Einziges Schlupfloch: Ist im Ausweis in Künstlername vermerkt,
kann dieser auch auf dem Trikot stehen. Der Herthaner Andreas
„Zecke“ Neuendorf ging vor vielen Jahren diesen Weg, um seinen
Spitznamen auf der Spielkleidung tragen zu dürfen.
Behördengang steht noch aus
Ein Weg, den Dominique Bloodworth nicht gehen möchte. Das
Ziel ist klar: „Alle sollen wissen, dass ich Dominique Bloodworth
heiße“, so die Vize-Weltmeisterin. Der Weg dahin führt entweder
über das niederländische Konsulat in Berlin oder eine Behörde
in ihrer Heimat. „Es ist nicht so einfach, einen Termin in Berlin zu
bekommen – und bei unserem Programm haben wir nicht viele
Lücken im Kalender“, beschreibt die 24-Jährige die Problematik.
Wahrscheinlicher ist, dass sie bei einer der nächsten Abstellungsphasen
einen Abstecher auf ein niederländisches Amt macht, um
die versäumte Eintragung nachzuholen. Dass es ausgerechnet
in Deutschland zu dieser Namenskonfusion kommt, wundert
Bloodworth nicht: „Hier gibt es schon sehr viele Regelungen“,
weiß die Niederländerin aus Erfahrung. Dabei gilt sie im Kreis ihrer
Oranje-Teamkolleginnen quasi als Deutsche: Ihre Heimat, die nahe
der deutschen Grenze gelegene Provinz Limburg, ist unter Niederländerinnen
als „Ausland“ verpönt. Und ihre Essener Jahre sowie
ihr aktueller Lebensmittelpunkt tun ihr Übriges.

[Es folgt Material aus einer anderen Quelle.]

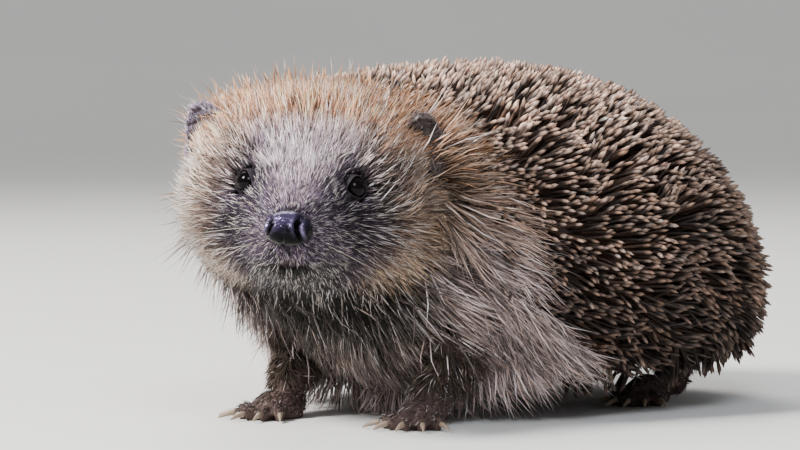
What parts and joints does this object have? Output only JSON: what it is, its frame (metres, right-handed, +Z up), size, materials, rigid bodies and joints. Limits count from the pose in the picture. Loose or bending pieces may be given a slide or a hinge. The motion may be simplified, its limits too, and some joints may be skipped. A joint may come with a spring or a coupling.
{
  "type": "hedgehog model",
  "caption": "Still life-size European hedgehog crouched on its feet, spine coat over a furred body, head turned to one side and looking ahead.",
  "frame": {"origin": "middle of the bounding box at the level of the soles", "axes": "+X towards the animal's left, +Y from the shoulders to the rump, +Z up"},
  "size_m": [0.1462, 0.2286, 0.1],
  "materials": {
    "spines": "banded horn spines, cream tips over a dark band",
    "face_fur": "short coarse hair, pale brow and dark mask",
    "body_fur": "long coarse grey-brown hair",
    "paw_skin": "bare granular pads and thinly haired toes",
    "ear_skin": "thin dark skin with short hair",
    "nose_skin": "moist black",
    "eye": "wet gloss black",
    "claw": "pale horn"
  },
  "bodies": {
    "root": {"head": "face_fur", "neck": "body_fur", "trunk": "body_fur", "spine_coat": "spines", "nose": "nose_skin", "tail": "body_fur", "eye_left": "eye", "ear_left": "ear_skin", "foreleg_left": "body_fur", "hindleg_left": "body_fur", "forepaw_left": "paw_skin", "hindpaw_left": "paw_skin", "eye_right": "eye", "ear_right": "ear_skin", "foreleg_right": "body_fur", "hindleg_right": "body_fur", "forepaw_right": "paw_skin", "hindpaw_right": "paw_skin", "foreclaw_left_1": "claw", "foreclaw_left_2": "claw", "foreclaw_left_3": "claw", "foreclaw_left_4": "claw", "foreclaw_left_5": "claw", "hindclaw_left_1": "claw", "hindclaw_left_2": "claw", "hindclaw_left_3": "claw", "hindclaw_left_4": "claw", "hindclaw_left_5": "claw", "foreclaw_right_1": "claw", "foreclaw_right_2": "claw", "foreclaw_right_3": "claw", "foreclaw_right_4": "claw", "foreclaw_right_5": "claw", "hindclaw_right_1": "claw", "hindclaw_right_2": "claw", "hindclaw_right_3": "claw", "hindclaw_right_4": "claw", "hindclaw_right_5": "claw"}
  },
  "joints": []
}
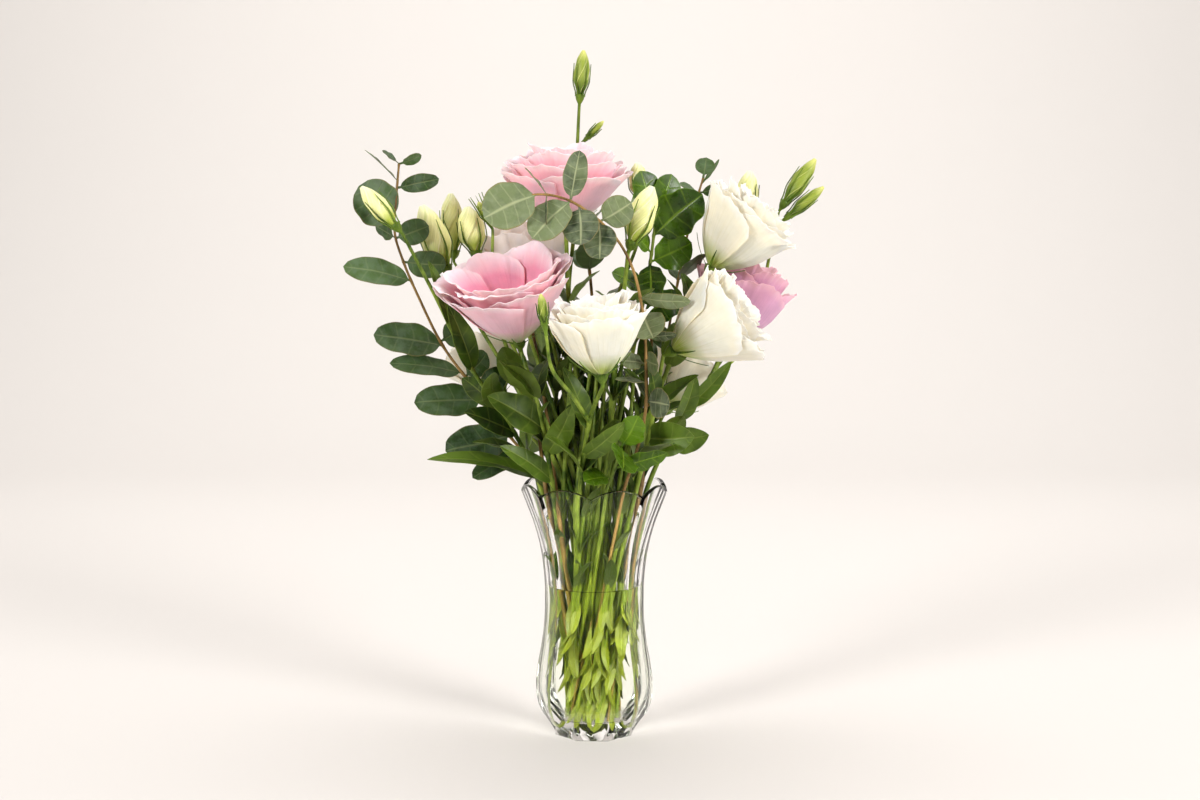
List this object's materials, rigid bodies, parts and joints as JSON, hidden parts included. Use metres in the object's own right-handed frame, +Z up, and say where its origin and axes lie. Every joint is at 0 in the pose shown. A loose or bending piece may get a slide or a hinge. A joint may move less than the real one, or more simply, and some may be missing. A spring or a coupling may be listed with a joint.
{
  "type": "lisianthus flowers in a glass vase",
  "caption": "Bouquet of double lisianthus blooms and buds with eucalyptus and broad-leaved greenery, standing in a fluted clear-glass vase of water.",
  "frame": {"origin": "centre of the underside of the vase's foot", "axes": "+Z up along the vase's axis, -Y towards the viewer, +X to the viewer's right"},
  "size_m": [0.3286, 0.2382, 0.4729],
  "materials": {
    "clear_glass": "clear, polished",
    "clear_water": "clear liquid",
    "stem_leaf": "satin leaf",
    "eucalyptus_leaf": "waxy bloom on a matt leaf",
    "broad_leaf": "glossy leaf",
    "petals_pink": "soft satin petal",
    "petals_white": "soft satin petal",
    "petals_mauve": "soft satin petal",
    "petals_blush": "soft satin petal",
    "petals_cream": "soft satin petal",
    "bud_yellow": "satin petal, wound tight",
    "bud_green": "satin petal, wound tight"
  },
  "bodies": {
    "root": {"bloom_pink_back": "petals_pink", "bloom_pink_front": "petals_pink", "bloom_white_front": "petals_white", "bloom_white_high": "petals_white", "bloom_white_right": "petals_white", "bloom_mauve": "petals_mauve", "bloom_blush": "petals_blush", "bloom_cream_right": "petals_cream", "bloom_cream_left": "petals_cream", "bud_top": "bud_green", "bud_top_side": "bud_green", "bud_far_left": "bud_yellow", "bud_cream_front": "bud_yellow", "bud_cream_right": "bud_yellow", "bud_cream_back": "bud_yellow", "bud_small_left": "bud_green", "bud_mid_right": "bud_yellow", "bud_right_high": "bud_green", "bud_right_low": "bud_green", "bud_behind_pink": "bud_yellow", "bud_behind_white": "bud_yellow", "bud_between": "bud_green", "stem_pink_front": "stem_leaf", "stem_white_front": "stem_leaf", "stem_white_right": "stem_leaf", "stem_far_left": "stem_leaf", "stem_cream_buds": "stem_leaf", "stem_white_high": "stem_leaf", "stem_mauve": "stem_leaf", "stem_pink_back": "stem_leaf", "stem_blush": "stem_leaf", "stem_mid_bud": "stem_leaf", "stem_cream_right": "stem_leaf", "stem_cream_left": "stem_leaf", "eucalyptus_left": "eucalyptus_leaf", "eucalyptus_arch": "eucalyptus_leaf", "eucalyptus_right": "eucalyptus_leaf", "eucalyptus_back": "eucalyptus_leaf", "greenery_mid": "broad_leaf", "greenery_low": "broad_leaf", "vase": "clear_glass", "water": "clear_water"}
  },
  "joints": []
}
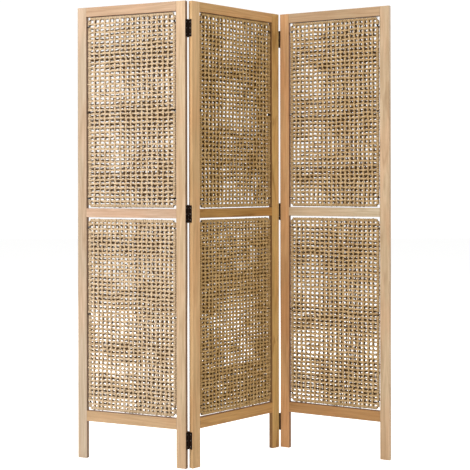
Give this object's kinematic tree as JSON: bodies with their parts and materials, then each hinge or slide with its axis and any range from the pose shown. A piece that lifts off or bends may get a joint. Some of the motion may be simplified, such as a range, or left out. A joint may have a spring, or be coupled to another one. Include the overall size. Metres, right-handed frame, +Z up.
{
  "type": "folding room divider screen",
  "caption": "Free-standing folding screen: wooden panel frames with woven cord infills on iron rods, joined by butt hinges.",
  "frame": {"origin": "on the floor, under the middle of the screen's plan as it stands folded at rest", "axes": "+Z up, +X to the right along the screen's overall width as seen from the front, -Y towards the viewer"},
  "size_m": [1.1796, 0.3222, 1.7],
  "materials": {
    "frame_wood": "oiled solid wood with a fine straight grain, satin",
    "dowel_wood": "plain turned beech",
    "woven_cord": "twisted natural plant-fibre cord, matte",
    "black_iron": "black painted iron rod, low sheen",
    "hinge_iron": "dark brown lacquered steel, low sheen",
    "hinge_pin_iron": "blackened steel, low sheen",
    "screw_steel": "dull zinc-plated steel"
  },
  "bodies": {
    "middle_panel": {"left_fold_bottom_hinge_inner_leaf": "hinge_iron", "left_fold_bottom_hinge_pin": "hinge_pin_iron", "left_fold_inner_screws": "screw_steel", "left_fold_middle_hinge_inner_leaf": "hinge_iron", "left_fold_middle_hinge_pin": "hinge_pin_iron", "left_fold_top_hinge_inner_leaf": "hinge_iron", "left_fold_top_hinge_pin": "hinge_pin_iron", "middle_panel_bottom_rail": "frame_wood", "middle_panel_dowels": "dowel_wood", "middle_panel_left_stile": "frame_wood", "middle_panel_lower_pins": "black_iron", "middle_panel_lower_rod_frame": "black_iron", "middle_panel_lower_weave": "woven_cord", "middle_panel_middle_rail": "frame_wood", "middle_panel_right_stile": "frame_wood", "middle_panel_top_rail": "frame_wood", "middle_panel_upper_pins": "black_iron", "middle_panel_upper_rod_frame": "black_iron", "middle_panel_upper_weave": "woven_cord", "right_fold_bottom_hinge_inner_leaf": "hinge_iron", "right_fold_bottom_hinge_pin": "hinge_pin_iron", "right_fold_inner_screws": "screw_steel", "right_fold_middle_hinge_inner_leaf": "hinge_iron", "right_fold_middle_hinge_pin": "hinge_pin_iron", "right_fold_top_hinge_inner_leaf": "hinge_iron", "right_fold_top_hinge_pin": "hinge_pin_iron"},
    "left_panel": {"left_fold_bottom_hinge_outer_leaf": "hinge_iron", "left_fold_middle_hinge_outer_leaf": "hinge_iron", "left_fold_outer_screws": "screw_steel", "left_fold_top_hinge_outer_leaf": "hinge_iron", "left_panel_bottom_rail": "frame_wood", "left_panel_dowels": "dowel_wood", "left_panel_left_stile": "frame_wood", "left_panel_lower_pins": "black_iron", "left_panel_lower_rod_frame": "black_iron", "left_panel_lower_weave": "woven_cord", "left_panel_middle_rail": "frame_wood", "left_panel_right_stile": "frame_wood", "left_panel_top_rail": "frame_wood", "left_panel_upper_pins": "black_iron", "left_panel_upper_rod_frame": "black_iron", "left_panel_upper_weave": "woven_cord"},
    "right_panel": {"right_fold_bottom_hinge_outer_leaf": "hinge_iron", "right_fold_middle_hinge_outer_leaf": "hinge_iron", "right_fold_outer_screws": "screw_steel", "right_fold_top_hinge_outer_leaf": "hinge_iron", "right_panel_bottom_rail": "frame_wood", "right_panel_dowels": "dowel_wood", "right_panel_left_stile": "frame_wood", "right_panel_lower_pins": "black_iron", "right_panel_lower_rod_frame": "black_iron", "right_panel_lower_weave": "woven_cord", "right_panel_middle_rail": "frame_wood", "right_panel_right_stile": "frame_wood", "right_panel_top_rail": "frame_wood", "right_panel_upper_pins": "black_iron", "right_panel_upper_rod_frame": "black_iron", "right_panel_upper_weave": "woven_cord"}
  },
  "joints": [
    {"name": "left_fold", "type": "hinge", "parent": "middle_panel", "child": "left_panel", "pos_m": [-0.16537, -0.14227, 0.85], "axis": [0, 0, 1], "range_deg": [-116.5, 63.5]},
    {"name": "right_fold", "type": "hinge", "parent": "middle_panel", "child": "right_panel", "pos_m": [0.18089, 0.14328, 0.85], "axis": [0, 0, 1], "range_deg": [-111, 69]}
  ]
}
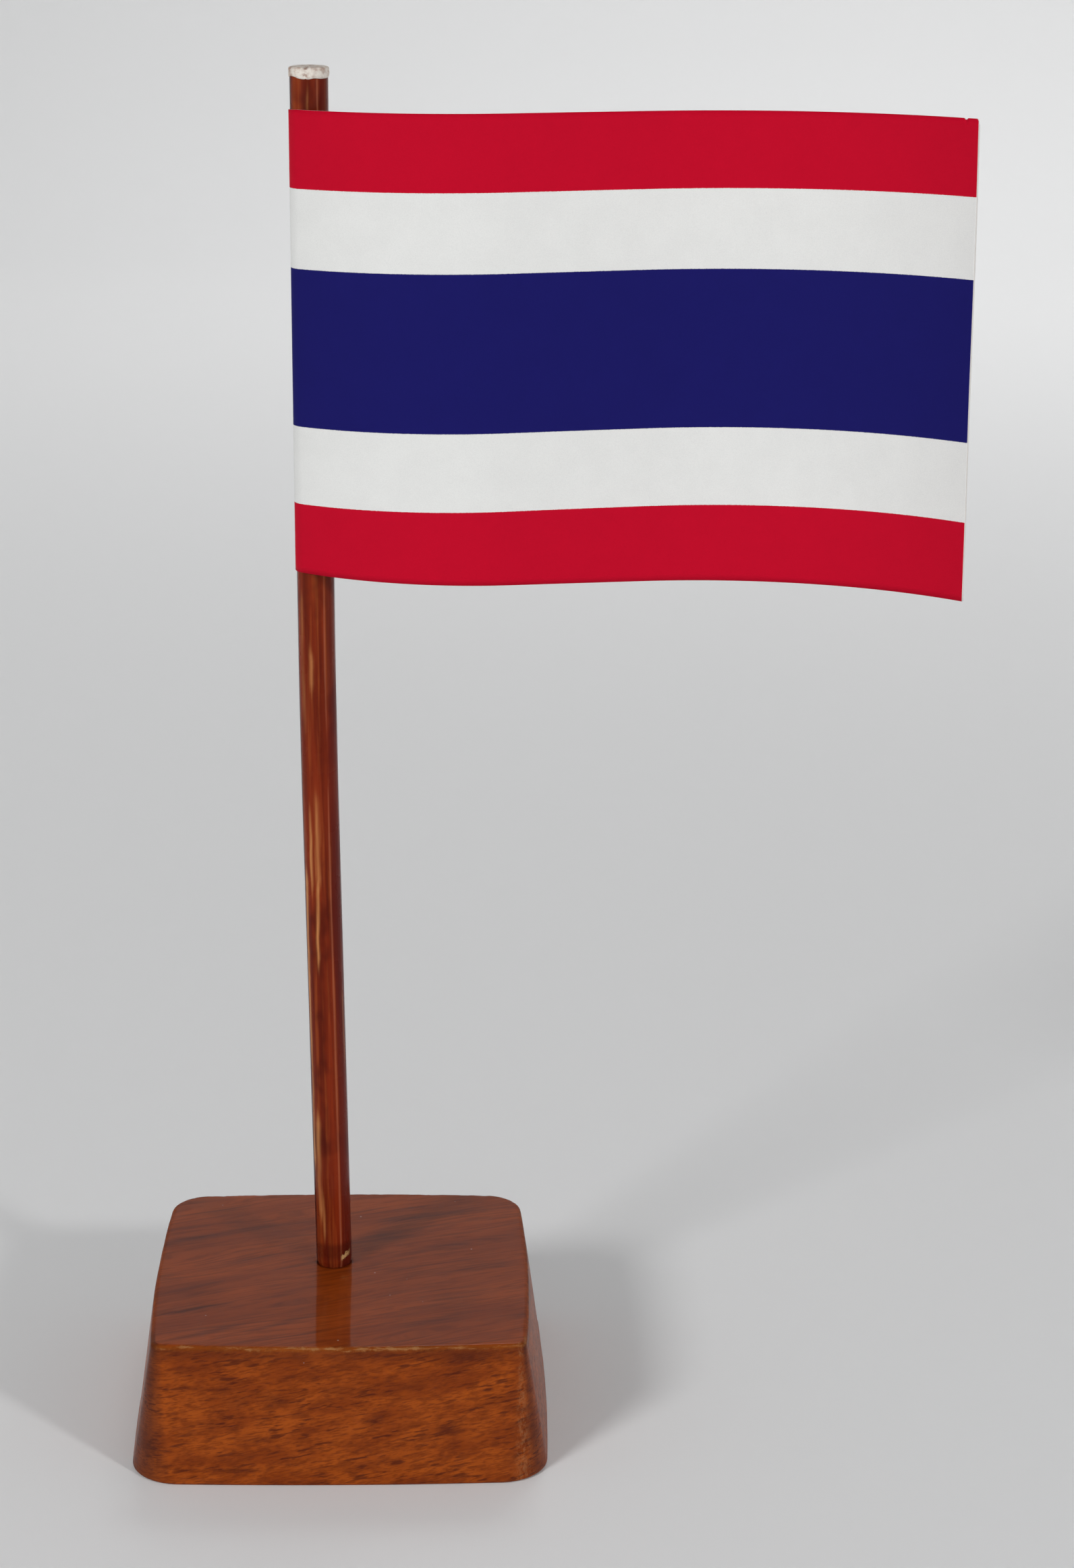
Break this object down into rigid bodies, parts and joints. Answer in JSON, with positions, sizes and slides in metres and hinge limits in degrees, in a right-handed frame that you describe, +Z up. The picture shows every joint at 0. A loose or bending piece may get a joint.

Kniffel-Runde mit Teamkolleginnen
Im Kreis ihrer Wölfinnen-Teamkolleginnen hält sie hingegen die
Oranje-Fahne hoch: Gelegentliche – natürlich nicht ganz ernst
gemeinte – Sticheleien zwischen ihr und den deutschen Spielerinnen
sind an der Tagesordnung. Es handelt sich eben um eine
gewachsene Rivalität, die gelebt werden will. Unabhängig davon
hat sich Dominique Bloodworth längst im Team eingelebt. Die
Kniffel-Runde mit Noelle Maritz, Zsanett Jakabfi, Joelle Wedemeyer
und Anna-Lena Stolze war bereits im Hause Bloodworth
zu Gast und auch sonst stimmt der Wohlfühlfaktor. Dass Wolfsburg
schwer mit London zu vergleichen ist, hat sie nicht wirklich
überrascht. Eines hat die Stadt an der Aller der Metropole an der
Themse jedoch voraus – und diesen Vorzug weiß die Niederländerin
besonders zu schätzen: die kurzen Wege. „Ich bin überall
in zehn Minuten.“
Große Ziele mit den Wölfinnen
Wechsel aus der englischen in die deutsche Liga sind selten,
weitaus häufiger wurde in den letzten Jahren die gegensätzliche
Richtung eingeschlagen. Für Dominique Bloodworth ist
der Wechsel zum VfL Wolfsburg dennoch ein Schritt nach vorne.
Beim Champions-League-Auftakt der Wölfinnen im Kosovo
absolvierte Bloodworth – auch mit Bloodworth auf dem Trikot –
ihr erstes Spiel in der Königsklasse. Und klar soll es nicht nur bei
Einsätzen bleiben: „Mein Onkel hat früher gesagt, ich müsse nach
Duisburg gehen. Die seien gut und da würde ich die Champions
League gewinnen“, erinnert sich Bloodworth. „Jetzt bin ich beim
VfL Wolfsburg und mein Ziel ist klar. Mit diesem Team können wir
Titel gewinnen und dazu will ich beitragen.“ Am liebsten, fügt sie
noch hinzu, den „großen“ Titel. Großes steht auch im nächsten
Sommer an, wenn die Oranje-Frauen beim Olympischen Fußballturnier
in Tokio antreten werden. Mit den Niederländerinnen
wird auch dann wieder zu rechnen sein – vielleicht gelingt dem
Europameister und WM-Vize ja der nächste Coup. Eines steht jetzt
schon fest: Unter den fünf Ringen wird Dominique Bloodworth
definitiv auch als Dominique Bloodworth auflaufen. dz
In der niederländischen Nationalmannschaft darf Dominique Bloodworth mit dem
Namen ihres Ehemannes auflaufen.
Die Namensänderung muss noch eingetragen werden, doch ihr Trikot hat
Dominique Bloodworth schon mal beflockt.